- _Data extract_:

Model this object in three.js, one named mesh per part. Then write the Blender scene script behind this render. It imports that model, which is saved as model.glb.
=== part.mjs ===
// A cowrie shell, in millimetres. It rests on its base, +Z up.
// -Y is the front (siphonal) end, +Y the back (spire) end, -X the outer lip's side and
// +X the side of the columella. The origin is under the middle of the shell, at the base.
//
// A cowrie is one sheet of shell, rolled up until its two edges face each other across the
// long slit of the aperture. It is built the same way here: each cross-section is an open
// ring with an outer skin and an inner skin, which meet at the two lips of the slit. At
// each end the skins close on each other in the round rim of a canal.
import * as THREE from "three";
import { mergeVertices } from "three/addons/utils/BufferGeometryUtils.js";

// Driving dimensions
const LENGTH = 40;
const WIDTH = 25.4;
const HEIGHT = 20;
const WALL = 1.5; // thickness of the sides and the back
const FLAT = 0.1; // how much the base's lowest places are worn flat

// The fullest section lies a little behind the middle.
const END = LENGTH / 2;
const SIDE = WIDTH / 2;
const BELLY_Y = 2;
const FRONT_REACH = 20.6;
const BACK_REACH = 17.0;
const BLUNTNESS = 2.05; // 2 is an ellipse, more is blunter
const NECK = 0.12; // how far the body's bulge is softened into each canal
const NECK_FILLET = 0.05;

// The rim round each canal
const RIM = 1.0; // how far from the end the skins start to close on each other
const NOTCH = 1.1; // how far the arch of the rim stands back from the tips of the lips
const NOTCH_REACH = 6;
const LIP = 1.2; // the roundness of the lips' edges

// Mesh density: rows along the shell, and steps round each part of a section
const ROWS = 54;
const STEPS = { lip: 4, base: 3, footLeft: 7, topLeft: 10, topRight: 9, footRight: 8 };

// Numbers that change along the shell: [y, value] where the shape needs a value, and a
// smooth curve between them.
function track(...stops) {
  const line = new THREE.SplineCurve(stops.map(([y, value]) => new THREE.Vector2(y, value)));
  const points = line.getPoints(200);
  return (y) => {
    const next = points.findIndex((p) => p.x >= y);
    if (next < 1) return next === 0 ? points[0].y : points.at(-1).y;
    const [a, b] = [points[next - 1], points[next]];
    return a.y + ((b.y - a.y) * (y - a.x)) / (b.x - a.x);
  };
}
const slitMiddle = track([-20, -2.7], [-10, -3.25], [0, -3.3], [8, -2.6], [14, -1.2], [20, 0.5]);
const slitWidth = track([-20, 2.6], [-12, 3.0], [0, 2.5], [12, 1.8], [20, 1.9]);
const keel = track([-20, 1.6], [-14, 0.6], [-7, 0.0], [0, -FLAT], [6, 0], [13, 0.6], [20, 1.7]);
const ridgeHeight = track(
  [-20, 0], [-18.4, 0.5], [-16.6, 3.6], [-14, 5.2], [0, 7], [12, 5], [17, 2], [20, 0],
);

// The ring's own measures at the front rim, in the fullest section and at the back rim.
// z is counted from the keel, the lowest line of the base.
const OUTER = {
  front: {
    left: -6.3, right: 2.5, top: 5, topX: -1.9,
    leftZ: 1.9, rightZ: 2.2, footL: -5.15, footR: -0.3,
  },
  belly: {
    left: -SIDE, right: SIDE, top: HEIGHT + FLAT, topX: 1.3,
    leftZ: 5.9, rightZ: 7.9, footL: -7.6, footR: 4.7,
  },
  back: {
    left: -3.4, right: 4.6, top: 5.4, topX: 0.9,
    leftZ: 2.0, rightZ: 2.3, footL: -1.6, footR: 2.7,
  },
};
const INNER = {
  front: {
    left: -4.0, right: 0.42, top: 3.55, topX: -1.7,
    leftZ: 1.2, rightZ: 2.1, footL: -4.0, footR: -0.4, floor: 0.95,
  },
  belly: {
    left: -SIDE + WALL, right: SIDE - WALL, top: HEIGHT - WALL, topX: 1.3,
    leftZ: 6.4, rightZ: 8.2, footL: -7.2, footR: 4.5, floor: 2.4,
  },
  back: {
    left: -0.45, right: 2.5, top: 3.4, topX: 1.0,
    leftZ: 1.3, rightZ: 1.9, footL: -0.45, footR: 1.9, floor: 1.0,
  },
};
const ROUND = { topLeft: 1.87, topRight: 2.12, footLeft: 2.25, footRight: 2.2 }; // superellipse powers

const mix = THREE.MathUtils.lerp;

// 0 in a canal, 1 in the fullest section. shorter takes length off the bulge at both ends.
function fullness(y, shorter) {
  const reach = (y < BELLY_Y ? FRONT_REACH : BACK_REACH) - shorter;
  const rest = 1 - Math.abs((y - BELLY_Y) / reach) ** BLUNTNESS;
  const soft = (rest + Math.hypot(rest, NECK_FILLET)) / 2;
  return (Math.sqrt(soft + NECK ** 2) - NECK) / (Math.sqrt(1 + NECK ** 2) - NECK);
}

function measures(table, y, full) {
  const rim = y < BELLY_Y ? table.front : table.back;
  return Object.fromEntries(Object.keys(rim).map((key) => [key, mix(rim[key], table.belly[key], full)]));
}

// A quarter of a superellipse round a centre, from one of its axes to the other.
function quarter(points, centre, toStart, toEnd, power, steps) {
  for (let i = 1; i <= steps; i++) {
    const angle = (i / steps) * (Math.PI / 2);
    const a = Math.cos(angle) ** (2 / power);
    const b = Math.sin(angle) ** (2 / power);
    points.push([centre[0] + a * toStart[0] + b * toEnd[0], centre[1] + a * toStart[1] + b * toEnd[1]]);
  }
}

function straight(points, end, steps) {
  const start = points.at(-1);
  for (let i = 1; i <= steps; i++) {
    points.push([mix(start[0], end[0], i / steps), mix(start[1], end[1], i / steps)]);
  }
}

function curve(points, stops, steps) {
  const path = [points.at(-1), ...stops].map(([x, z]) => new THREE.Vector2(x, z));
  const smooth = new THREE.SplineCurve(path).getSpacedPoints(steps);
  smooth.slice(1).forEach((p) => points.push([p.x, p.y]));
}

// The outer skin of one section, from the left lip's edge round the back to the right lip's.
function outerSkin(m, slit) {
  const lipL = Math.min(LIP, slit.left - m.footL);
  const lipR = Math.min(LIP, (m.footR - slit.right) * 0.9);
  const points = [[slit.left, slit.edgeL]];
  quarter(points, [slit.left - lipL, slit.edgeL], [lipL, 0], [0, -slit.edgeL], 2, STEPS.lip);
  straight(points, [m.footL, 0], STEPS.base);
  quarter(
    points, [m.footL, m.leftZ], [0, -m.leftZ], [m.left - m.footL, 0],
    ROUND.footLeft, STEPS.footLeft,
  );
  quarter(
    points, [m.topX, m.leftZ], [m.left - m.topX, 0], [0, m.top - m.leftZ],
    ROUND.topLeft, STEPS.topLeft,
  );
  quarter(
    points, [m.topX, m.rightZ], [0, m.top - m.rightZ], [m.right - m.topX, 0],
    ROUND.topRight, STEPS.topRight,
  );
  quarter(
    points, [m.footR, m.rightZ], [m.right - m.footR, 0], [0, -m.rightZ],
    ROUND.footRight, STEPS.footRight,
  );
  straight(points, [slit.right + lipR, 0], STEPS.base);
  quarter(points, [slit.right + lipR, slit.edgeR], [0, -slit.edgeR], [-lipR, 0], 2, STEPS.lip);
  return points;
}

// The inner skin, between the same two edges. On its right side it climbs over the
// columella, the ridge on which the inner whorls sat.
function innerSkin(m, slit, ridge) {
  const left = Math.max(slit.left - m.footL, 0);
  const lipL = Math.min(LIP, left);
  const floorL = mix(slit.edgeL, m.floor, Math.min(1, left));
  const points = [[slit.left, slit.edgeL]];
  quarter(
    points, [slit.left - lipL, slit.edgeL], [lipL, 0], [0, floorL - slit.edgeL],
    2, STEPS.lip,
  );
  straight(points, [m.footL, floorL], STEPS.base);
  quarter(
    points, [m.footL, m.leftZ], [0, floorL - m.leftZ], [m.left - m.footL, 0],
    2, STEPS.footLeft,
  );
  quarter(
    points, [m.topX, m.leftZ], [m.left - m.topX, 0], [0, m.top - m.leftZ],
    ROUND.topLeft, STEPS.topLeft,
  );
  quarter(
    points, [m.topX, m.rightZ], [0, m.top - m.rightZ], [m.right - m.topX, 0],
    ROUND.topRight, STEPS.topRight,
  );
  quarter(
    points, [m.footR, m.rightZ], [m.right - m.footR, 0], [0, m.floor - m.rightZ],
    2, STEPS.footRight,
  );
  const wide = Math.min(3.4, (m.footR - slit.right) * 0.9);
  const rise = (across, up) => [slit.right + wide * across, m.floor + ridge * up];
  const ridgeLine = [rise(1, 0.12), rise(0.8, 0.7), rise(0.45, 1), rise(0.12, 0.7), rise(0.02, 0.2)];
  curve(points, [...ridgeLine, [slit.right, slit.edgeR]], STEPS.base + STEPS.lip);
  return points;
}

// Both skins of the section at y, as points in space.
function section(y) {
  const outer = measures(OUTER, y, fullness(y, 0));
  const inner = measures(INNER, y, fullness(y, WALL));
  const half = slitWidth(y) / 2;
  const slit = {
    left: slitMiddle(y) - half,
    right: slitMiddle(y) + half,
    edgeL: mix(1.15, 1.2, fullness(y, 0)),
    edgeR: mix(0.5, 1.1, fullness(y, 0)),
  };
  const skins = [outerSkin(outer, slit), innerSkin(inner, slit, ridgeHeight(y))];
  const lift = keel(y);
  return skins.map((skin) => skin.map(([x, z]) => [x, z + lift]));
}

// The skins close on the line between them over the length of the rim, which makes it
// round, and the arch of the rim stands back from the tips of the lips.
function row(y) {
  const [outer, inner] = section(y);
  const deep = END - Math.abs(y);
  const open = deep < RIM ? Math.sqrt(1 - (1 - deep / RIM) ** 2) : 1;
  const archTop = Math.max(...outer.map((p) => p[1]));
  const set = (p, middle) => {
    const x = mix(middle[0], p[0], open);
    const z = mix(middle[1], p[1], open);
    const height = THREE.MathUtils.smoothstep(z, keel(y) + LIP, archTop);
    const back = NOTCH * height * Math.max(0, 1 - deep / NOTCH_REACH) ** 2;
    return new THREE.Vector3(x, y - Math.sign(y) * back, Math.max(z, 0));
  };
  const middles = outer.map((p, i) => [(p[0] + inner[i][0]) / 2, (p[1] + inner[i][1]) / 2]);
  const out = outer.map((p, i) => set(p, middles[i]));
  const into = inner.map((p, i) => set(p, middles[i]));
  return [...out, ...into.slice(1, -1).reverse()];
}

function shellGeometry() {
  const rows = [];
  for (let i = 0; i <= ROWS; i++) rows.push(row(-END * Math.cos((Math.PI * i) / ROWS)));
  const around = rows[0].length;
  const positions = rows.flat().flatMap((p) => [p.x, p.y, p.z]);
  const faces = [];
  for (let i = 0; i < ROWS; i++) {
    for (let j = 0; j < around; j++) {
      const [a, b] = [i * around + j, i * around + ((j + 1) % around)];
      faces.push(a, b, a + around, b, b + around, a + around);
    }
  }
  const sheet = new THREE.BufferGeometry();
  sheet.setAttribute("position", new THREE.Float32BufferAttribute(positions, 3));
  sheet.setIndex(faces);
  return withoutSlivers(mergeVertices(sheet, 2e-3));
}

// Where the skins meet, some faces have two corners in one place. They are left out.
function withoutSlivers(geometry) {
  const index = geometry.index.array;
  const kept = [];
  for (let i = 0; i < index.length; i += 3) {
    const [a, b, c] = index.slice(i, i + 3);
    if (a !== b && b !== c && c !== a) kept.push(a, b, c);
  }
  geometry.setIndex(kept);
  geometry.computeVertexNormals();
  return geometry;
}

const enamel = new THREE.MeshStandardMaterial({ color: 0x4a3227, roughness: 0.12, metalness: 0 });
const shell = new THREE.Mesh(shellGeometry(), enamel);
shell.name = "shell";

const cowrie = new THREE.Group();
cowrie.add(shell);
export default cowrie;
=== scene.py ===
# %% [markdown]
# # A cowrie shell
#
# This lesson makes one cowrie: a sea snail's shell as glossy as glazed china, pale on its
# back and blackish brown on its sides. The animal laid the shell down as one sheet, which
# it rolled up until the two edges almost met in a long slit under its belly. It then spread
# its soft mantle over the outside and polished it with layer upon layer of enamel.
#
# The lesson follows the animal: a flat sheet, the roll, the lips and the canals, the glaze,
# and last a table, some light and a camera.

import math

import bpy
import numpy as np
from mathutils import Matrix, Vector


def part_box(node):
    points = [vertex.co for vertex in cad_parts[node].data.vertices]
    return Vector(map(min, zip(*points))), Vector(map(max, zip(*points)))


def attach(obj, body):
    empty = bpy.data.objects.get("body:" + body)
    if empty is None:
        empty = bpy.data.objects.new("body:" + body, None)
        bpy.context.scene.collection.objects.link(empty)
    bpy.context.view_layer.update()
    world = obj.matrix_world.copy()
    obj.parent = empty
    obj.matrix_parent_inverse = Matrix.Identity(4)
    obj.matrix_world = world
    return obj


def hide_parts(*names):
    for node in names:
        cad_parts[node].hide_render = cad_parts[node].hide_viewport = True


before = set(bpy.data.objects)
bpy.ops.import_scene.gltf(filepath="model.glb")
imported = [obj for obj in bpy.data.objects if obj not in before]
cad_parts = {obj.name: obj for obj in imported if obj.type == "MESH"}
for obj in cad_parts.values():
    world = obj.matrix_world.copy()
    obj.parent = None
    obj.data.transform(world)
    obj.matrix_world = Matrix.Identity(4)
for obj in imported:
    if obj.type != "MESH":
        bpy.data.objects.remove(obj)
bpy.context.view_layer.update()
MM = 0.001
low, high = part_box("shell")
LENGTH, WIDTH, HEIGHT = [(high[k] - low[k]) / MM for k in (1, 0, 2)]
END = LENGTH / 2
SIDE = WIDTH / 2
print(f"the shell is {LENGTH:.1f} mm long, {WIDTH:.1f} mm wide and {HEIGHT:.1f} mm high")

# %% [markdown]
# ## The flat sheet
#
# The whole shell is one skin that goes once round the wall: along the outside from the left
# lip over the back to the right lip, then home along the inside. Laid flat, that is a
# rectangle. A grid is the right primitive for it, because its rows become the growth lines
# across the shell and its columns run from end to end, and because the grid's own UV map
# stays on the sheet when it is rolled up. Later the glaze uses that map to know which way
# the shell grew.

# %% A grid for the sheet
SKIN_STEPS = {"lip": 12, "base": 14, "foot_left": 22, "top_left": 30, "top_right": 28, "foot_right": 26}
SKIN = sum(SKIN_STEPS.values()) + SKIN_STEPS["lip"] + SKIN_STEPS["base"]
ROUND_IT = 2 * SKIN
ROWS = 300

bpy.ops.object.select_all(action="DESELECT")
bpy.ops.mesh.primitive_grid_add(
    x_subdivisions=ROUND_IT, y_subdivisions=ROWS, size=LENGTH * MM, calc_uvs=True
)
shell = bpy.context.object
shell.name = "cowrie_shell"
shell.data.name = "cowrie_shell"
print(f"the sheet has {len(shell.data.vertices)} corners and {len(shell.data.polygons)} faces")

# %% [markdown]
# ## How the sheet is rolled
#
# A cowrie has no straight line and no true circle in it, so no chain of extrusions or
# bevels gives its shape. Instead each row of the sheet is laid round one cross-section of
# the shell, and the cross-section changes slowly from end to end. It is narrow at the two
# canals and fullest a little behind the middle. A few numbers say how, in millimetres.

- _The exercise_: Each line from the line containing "const enamel = new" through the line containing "from mathutils import Matrix, Vector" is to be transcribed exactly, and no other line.

- _Task solution_:
const enamel = new THREE.MeshStandardMaterial({ color: 0x4a3227, roughness: 0.12, metalness: 0 });
const shell = new THREE.Mesh(shellGeometry(), enamel);
shell.name = "shell";

const cowrie = new THREE.Group();
cowrie.add(shell);
export default cowrie;
=== scene.py ===
# %% [markdown]
# # A cowrie shell
#
# This lesson makes one cowrie: a sea snail's shell as glossy as glazed china, pale on its
# back and blackish brown on its sides. The animal laid the shell down as one sheet, which
# it rolled up until the two edges almost met in a long slit under its belly. It then spread
# its soft mantle over the outside and polished it with layer upon layer of enamel.
#
# The lesson follows the animal: a flat sheet, the roll, the lips and the canals, the glaze,
# and last a table, some light and a camera.

import math

import bpy
import numpy as np
from mathutils import Matrix, Vector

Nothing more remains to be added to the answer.